**WHAT YOU HAVE TO DO:** Transcribe only part of the material below: the lines from the one containing "of the shoe" through the one containing "bpy.context.scene.collection.objects.link(empty)", inclusive, exactly as written.

**MATERIAL FOR THIS TASK:**
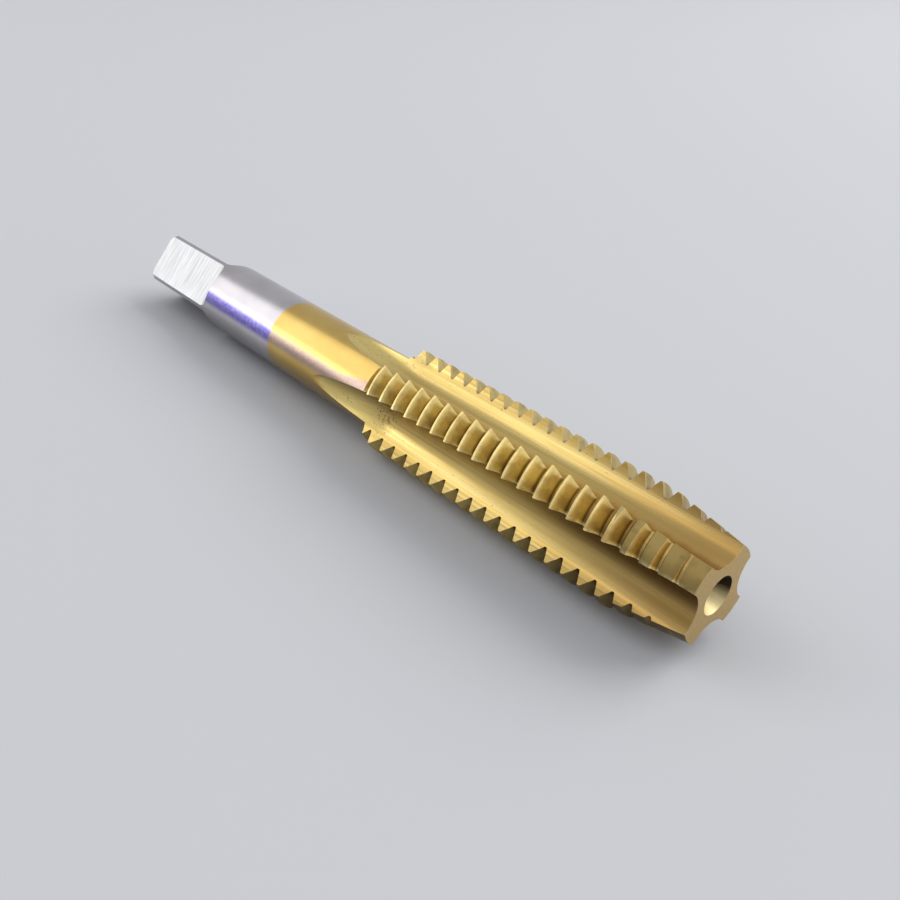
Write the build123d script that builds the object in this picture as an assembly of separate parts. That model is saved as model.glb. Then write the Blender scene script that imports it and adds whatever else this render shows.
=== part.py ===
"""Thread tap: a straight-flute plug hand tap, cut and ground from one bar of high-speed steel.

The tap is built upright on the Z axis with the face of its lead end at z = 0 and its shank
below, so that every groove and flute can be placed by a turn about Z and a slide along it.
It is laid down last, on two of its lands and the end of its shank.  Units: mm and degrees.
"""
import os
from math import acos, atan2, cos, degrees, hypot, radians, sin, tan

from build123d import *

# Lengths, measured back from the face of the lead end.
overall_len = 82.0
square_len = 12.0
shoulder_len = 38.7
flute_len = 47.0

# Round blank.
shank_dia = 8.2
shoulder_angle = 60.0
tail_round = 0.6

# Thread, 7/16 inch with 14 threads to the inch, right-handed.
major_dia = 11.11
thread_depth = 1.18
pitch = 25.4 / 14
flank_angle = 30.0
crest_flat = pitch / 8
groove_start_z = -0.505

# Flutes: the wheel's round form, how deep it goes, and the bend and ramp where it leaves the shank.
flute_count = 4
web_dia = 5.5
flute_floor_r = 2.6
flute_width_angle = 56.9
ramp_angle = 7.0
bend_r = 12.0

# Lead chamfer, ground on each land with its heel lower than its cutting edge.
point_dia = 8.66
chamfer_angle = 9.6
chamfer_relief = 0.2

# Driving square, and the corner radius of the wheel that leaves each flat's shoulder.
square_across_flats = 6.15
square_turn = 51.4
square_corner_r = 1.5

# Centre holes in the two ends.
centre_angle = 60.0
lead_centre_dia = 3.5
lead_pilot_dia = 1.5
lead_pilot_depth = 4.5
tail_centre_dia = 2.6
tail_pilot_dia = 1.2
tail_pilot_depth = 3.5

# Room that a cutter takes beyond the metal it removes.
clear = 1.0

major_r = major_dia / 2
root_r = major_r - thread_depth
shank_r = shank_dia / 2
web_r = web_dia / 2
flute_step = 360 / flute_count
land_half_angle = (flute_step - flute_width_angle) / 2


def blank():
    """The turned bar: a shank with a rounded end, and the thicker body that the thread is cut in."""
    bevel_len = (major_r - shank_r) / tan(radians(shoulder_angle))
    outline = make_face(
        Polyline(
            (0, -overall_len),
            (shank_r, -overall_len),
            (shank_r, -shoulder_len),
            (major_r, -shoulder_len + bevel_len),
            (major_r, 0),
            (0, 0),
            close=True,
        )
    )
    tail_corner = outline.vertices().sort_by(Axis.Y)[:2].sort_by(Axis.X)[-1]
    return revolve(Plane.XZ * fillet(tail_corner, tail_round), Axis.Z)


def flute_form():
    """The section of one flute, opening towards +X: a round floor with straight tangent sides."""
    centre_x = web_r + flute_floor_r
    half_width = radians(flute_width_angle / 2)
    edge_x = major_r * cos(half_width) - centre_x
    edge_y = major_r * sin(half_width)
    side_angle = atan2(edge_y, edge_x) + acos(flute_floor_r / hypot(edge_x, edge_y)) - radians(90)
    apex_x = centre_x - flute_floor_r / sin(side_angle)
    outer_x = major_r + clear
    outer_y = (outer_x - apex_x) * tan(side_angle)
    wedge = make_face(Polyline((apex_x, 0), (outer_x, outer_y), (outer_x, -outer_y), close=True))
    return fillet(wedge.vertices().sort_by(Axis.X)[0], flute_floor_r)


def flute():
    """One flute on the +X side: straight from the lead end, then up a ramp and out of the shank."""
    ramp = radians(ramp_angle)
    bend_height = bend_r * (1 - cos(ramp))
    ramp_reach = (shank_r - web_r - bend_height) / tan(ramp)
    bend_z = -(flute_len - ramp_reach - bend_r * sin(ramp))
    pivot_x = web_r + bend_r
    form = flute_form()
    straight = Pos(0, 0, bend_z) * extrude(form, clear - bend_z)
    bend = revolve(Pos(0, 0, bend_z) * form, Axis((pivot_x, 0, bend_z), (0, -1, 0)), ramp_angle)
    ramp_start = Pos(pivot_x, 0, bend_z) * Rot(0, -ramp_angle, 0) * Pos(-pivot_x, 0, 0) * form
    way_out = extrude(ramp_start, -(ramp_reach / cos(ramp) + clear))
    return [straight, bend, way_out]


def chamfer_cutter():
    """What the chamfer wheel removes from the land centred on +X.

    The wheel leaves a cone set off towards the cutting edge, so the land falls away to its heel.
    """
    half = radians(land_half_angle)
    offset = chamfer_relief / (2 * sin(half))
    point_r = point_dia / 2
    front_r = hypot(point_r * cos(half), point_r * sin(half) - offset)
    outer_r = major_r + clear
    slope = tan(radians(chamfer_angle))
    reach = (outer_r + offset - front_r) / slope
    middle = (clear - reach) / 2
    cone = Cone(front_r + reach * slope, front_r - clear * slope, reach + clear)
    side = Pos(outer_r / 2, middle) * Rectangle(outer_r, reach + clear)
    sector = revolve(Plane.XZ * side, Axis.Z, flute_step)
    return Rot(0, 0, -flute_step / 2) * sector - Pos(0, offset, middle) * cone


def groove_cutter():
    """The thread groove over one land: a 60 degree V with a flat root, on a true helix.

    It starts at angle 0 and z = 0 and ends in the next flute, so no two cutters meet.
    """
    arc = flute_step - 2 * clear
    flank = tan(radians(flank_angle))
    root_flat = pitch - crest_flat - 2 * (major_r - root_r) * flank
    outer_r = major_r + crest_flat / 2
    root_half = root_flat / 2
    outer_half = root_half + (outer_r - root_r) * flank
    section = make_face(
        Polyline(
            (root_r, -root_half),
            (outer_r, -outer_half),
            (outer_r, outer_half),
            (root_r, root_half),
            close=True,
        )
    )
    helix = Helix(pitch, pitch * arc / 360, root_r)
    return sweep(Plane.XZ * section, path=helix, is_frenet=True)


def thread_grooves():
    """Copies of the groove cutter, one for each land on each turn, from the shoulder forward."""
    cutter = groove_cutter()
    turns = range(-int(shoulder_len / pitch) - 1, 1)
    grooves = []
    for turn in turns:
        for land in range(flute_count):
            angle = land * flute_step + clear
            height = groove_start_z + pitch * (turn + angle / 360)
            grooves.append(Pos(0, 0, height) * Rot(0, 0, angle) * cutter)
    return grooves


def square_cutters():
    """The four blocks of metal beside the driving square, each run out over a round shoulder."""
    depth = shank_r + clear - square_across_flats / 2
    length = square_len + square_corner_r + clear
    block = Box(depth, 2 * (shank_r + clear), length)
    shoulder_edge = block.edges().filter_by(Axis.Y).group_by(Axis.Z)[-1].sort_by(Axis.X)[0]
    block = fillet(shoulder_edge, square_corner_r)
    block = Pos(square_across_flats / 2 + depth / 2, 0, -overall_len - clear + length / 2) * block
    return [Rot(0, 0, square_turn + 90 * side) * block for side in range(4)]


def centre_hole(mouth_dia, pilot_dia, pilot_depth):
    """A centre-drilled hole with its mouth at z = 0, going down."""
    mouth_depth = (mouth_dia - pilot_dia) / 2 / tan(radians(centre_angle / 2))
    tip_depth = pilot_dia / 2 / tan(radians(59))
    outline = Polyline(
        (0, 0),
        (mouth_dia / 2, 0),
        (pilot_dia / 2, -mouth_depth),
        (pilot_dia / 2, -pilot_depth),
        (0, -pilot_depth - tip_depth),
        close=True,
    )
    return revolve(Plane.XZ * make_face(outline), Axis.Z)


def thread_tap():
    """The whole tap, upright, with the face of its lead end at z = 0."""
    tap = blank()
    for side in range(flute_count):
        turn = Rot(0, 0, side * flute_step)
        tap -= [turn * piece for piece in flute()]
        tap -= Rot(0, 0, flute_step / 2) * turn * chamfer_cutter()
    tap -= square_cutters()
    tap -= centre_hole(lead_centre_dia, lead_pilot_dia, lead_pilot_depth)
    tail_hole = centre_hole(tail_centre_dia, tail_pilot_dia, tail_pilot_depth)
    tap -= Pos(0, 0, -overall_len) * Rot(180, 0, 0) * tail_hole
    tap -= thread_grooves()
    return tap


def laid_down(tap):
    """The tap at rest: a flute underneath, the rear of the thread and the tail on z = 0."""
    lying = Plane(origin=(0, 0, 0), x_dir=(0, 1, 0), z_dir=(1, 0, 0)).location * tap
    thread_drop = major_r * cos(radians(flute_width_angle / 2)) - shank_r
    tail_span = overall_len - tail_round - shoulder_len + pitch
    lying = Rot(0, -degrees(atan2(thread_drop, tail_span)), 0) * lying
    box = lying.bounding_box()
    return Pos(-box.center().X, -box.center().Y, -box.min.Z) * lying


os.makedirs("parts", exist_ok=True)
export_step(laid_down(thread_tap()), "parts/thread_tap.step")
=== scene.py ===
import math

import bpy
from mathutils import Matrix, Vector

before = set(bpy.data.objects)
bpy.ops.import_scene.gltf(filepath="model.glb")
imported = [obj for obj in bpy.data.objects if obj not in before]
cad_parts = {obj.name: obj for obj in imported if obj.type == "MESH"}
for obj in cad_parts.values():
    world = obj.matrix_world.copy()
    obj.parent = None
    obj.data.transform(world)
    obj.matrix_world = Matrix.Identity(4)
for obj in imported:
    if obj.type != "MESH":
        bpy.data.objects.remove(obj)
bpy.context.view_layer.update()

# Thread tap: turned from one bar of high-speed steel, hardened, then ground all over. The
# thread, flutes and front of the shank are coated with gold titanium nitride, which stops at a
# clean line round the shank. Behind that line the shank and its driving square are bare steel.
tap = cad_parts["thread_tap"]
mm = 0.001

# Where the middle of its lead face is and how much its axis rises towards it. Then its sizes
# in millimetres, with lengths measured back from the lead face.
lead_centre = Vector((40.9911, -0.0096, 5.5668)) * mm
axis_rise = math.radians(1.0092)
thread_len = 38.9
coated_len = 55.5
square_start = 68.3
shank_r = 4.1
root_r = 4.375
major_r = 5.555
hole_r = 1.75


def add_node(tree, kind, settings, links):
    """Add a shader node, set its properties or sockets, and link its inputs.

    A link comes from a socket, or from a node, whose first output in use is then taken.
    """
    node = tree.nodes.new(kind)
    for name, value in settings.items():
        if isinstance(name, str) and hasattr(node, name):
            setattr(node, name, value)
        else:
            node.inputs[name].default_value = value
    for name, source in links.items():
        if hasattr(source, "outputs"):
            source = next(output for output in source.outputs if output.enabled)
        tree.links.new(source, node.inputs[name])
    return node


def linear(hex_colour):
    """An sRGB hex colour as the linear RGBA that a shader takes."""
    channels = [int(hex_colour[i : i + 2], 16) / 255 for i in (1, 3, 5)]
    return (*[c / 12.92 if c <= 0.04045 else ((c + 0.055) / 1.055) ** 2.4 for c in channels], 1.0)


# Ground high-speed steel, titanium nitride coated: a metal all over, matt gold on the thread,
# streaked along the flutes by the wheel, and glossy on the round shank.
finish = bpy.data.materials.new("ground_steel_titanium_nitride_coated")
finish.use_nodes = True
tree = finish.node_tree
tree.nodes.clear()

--

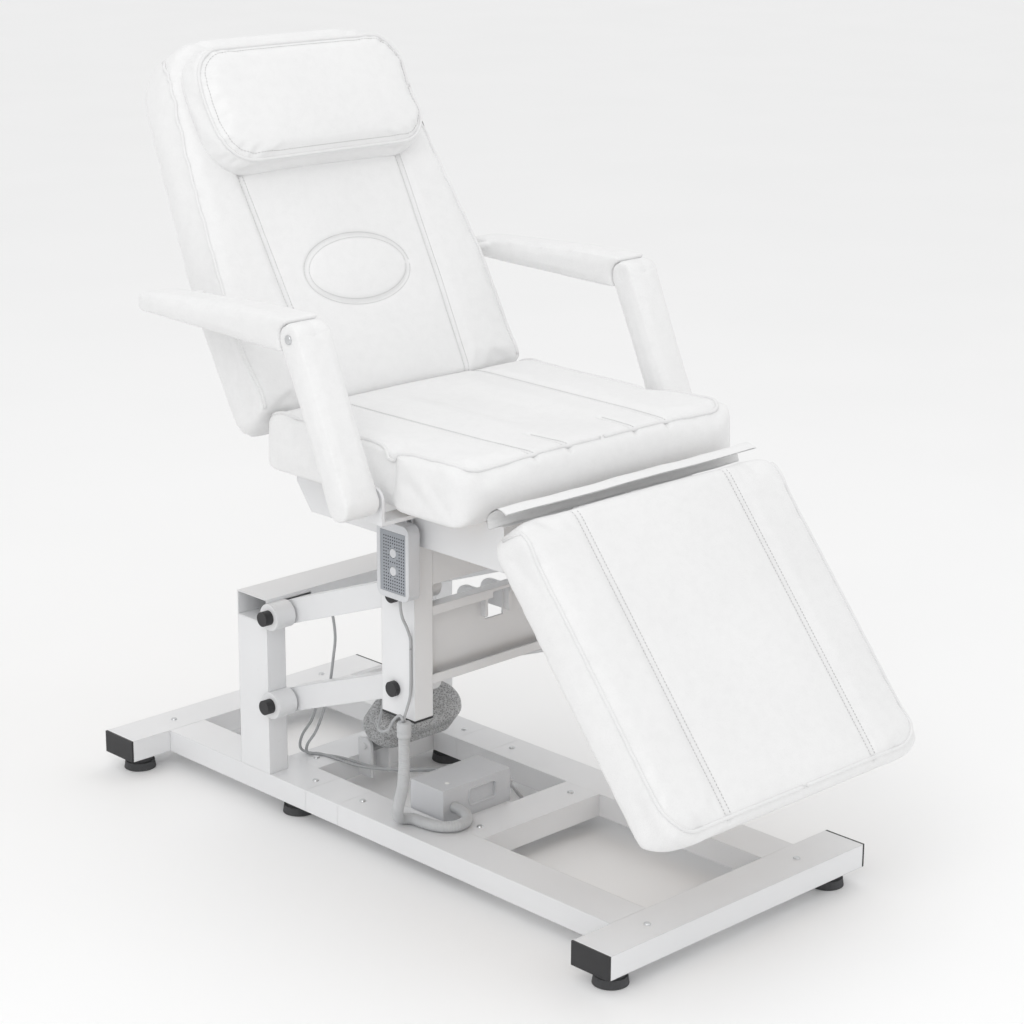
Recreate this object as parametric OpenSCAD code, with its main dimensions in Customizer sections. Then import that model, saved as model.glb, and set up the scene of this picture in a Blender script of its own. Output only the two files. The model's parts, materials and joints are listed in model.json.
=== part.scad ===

* * *

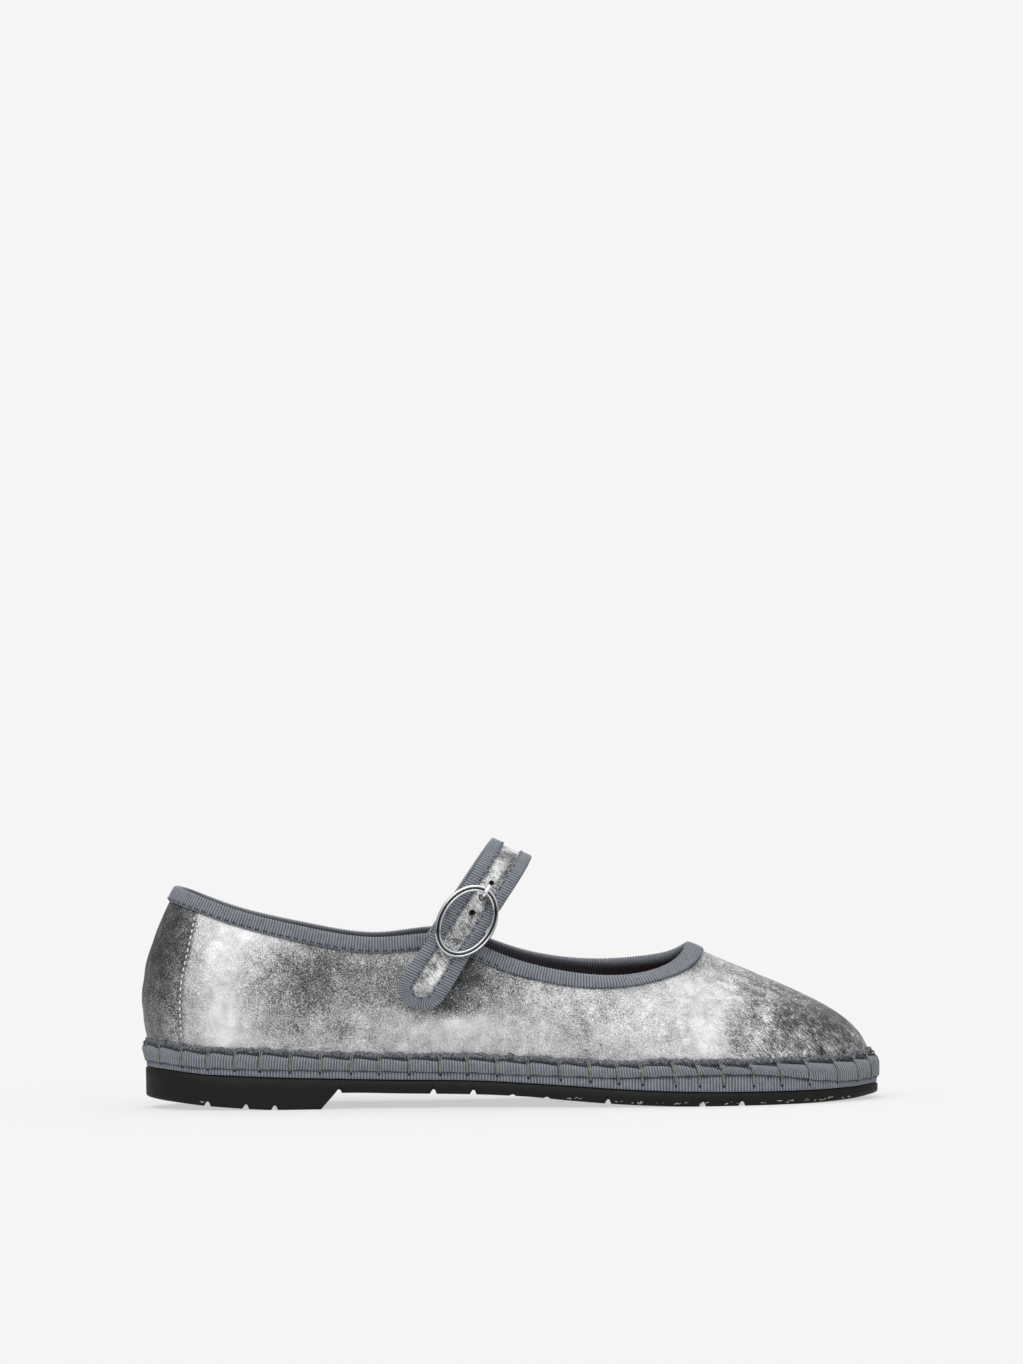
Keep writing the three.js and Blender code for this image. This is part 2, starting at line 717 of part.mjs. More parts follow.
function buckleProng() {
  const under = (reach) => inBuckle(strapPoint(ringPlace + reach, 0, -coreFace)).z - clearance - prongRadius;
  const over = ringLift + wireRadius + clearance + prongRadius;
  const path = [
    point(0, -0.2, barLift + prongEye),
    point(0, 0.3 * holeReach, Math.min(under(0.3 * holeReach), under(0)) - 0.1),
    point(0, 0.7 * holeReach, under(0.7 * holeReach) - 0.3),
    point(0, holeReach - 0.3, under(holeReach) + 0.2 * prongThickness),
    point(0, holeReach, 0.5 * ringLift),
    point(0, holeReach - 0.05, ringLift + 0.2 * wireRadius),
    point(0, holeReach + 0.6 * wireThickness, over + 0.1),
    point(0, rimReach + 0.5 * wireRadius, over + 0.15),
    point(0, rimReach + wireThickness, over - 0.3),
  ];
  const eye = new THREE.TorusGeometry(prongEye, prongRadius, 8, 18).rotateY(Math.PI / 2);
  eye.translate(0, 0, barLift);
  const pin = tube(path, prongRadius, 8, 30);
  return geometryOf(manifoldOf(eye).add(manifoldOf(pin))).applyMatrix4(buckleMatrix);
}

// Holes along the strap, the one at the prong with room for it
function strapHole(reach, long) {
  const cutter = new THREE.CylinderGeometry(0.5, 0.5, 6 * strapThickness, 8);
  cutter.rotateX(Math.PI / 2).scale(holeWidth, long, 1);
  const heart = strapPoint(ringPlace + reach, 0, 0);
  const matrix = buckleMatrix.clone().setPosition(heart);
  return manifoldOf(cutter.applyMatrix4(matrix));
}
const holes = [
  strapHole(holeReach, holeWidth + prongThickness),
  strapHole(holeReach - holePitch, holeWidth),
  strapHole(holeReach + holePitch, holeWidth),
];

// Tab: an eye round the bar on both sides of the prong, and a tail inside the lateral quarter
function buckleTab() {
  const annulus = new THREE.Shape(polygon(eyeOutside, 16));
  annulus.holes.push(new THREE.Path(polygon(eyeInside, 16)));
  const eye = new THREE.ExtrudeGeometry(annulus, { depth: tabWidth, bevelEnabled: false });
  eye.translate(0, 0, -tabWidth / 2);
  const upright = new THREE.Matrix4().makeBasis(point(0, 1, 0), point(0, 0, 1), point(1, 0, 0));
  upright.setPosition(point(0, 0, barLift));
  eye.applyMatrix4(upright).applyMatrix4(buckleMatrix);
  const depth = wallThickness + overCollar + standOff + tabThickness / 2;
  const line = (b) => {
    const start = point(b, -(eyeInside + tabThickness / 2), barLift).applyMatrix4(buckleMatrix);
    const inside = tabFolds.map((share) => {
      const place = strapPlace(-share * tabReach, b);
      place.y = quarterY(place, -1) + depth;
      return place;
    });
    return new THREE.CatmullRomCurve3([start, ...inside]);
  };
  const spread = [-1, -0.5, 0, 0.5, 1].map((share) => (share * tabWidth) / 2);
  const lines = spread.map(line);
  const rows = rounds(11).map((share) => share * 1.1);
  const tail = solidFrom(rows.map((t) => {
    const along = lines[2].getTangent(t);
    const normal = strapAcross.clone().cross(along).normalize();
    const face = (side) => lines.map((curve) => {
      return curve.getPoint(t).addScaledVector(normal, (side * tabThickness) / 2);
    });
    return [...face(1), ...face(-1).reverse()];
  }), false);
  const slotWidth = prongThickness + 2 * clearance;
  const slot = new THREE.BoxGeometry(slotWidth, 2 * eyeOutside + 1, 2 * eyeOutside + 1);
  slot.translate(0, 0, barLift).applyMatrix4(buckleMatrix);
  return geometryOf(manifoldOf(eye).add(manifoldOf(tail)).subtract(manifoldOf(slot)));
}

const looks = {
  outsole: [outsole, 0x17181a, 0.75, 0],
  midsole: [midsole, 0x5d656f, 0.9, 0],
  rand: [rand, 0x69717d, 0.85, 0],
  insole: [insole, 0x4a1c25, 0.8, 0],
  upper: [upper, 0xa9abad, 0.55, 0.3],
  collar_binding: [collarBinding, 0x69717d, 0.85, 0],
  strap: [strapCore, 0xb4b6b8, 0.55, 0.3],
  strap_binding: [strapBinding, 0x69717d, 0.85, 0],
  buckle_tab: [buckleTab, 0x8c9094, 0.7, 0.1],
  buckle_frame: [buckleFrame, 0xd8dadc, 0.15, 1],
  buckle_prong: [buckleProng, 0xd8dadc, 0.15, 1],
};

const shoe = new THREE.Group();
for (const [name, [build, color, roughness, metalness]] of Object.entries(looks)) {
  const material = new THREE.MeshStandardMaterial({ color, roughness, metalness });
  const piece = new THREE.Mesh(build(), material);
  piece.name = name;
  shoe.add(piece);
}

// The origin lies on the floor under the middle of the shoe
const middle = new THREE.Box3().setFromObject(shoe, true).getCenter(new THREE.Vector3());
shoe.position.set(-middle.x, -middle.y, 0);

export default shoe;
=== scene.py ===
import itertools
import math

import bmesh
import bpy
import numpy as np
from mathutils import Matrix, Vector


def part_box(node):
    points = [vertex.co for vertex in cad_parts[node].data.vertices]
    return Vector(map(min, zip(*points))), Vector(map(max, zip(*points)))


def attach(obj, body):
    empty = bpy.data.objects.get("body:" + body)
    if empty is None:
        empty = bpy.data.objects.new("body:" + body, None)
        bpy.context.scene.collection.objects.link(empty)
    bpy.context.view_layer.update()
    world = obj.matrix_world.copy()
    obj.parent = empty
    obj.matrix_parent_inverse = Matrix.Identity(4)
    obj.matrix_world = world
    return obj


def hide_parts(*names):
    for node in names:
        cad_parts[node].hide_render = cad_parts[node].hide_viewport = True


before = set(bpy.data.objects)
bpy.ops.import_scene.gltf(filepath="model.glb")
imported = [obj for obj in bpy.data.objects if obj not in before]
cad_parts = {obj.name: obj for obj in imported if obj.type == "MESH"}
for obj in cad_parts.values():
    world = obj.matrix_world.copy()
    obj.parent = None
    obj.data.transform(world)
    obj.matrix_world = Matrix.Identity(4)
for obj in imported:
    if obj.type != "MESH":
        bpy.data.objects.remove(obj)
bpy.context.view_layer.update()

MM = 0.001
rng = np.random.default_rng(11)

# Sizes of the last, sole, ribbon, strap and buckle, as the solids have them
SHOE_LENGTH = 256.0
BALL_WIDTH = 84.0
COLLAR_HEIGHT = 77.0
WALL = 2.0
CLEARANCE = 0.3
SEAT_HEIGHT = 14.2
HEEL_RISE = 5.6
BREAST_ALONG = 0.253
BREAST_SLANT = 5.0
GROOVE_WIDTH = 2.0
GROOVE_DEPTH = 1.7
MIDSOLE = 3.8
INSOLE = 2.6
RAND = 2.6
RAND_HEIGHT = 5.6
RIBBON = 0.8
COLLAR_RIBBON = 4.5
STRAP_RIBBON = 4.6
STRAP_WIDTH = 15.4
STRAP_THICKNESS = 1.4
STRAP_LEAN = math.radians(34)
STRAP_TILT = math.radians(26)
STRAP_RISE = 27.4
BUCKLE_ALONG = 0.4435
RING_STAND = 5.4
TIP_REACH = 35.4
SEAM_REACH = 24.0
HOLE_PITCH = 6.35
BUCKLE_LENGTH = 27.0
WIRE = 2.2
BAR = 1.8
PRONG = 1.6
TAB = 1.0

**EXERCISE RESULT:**
// The origin lies on the floor under the middle of the shoe
const middle = new THREE.Box3().setFromObject(shoe, true).getCenter(new THREE.Vector3());
shoe.position.set(-middle.x, -middle.y, 0);

export default shoe;
=== scene.py ===
import itertools
import math

import bmesh
import bpy
import numpy as np
from mathutils import Matrix, Vector


def part_box(node):
    points = [vertex.co for vertex in cad_parts[node].data.vertices]
    return Vector(map(min, zip(*points))), Vector(map(max, zip(*points)))


def attach(obj, body):
    empty = bpy.data.objects.get("body:" + body)
    if empty is None:
        empty = bpy.data.objects.new("body:" + body, None)
        bpy.context.scene.collection.objects.link(empty)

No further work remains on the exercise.